Goodbye to all that, it seems. On Jan. 31, Syria and Iraq signed a free-trade agreement, promising to try to triple the value of their annual trade to $1 billion. After the signing ceremony, Iraqi Vice President Taha Yassin Ramadan said he and Syrian Prime Minister Mohammed Mustafa Miro had discussed a "long-term strategic cooperation agreement," according to a report in the London-based Al-Hayat newspaper.

Most crucial is the reopening of the pipeline that links Iraq's Kirkuk oil fields with Syria's Mediterranean port of Baniyas. The oil-industry trade press has reported an increase in Syria's own exports since the pipeline came into use and speculation within the industry that the proceeds from the extra Syrian sales may benefit Iraq.

Syrian Deputy Foreign Minister Walid al-Mouallem acknowledges the pipeline is in operation, but says the oil moving through it is a gift from Iraq that Syria does not pay for in any way. "This quantity of oil is irregular, it is an Iraqi grant, and it is used in Syria to fulfill Syrian needs," he says.

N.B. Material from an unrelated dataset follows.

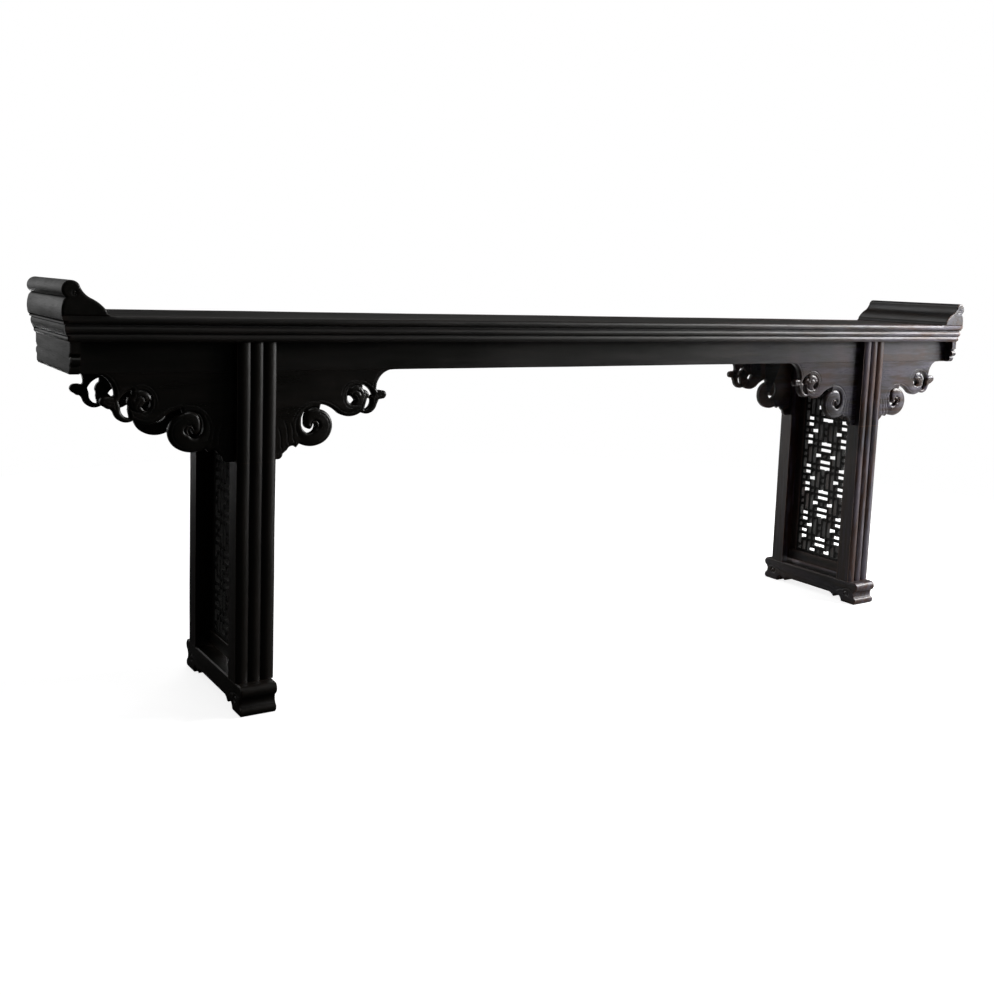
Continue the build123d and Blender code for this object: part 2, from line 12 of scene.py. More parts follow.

Iraqi exiles criticize US tactics

In London and Washington, Iraqi exiles opposed to President Saddam Hussein are exulting that the Bush administration is in power. "The prognosis is good - better than the Clinton administration," says Ahmed Chalabi, a leader of an umbrella group called the Iraqi National Congress (INC), in a phone interview from London.

After the Gulf War, Mr. Chalabi and other members of the INC were warmly supported by the US government, particularly the Central Intelligence Agency, which offered logistical and financial support in the hope of toppling Mr. Hussein's government. The INC set up shop in northern Iraq, but their insurrection was not to be.

The Americans backed away in 1996 - leaving the would-be insurgents exposed to Iraqi troops, who massacred INC fighters - but are now supporting the organization with greater gusto. In one of its first foreign-policy decisions, the Bush administration cleared the disbursement of $4 million to the INC under a program initially devised under President Clinton. The money is supposed to fund the gathering of information inside Iraq.

Here in Damascus, at least one former INC member, a civil engineer named Falah al-Nakib, says that gathering information won't remove Hussein. "You are dealing with a brutal means, so you have to be strong," says Mr. Nakib, who was once a part of the INC effort in northern Iraq. His father, Hassan, is a former Iraqi general who was once a leader of the INC.

Nakib says the words and funding coming out of Washington do not seem to him to be part of a concerted campaign against Hussein. "The policy seems unfocused and not dedicated to toppling him," he says.

Chalabi says his group is gearing up to pursue tactics that the situation requires as it resumes activities inside Iraq. "We expect Saddam to react violently and we will be prepared to deal with this."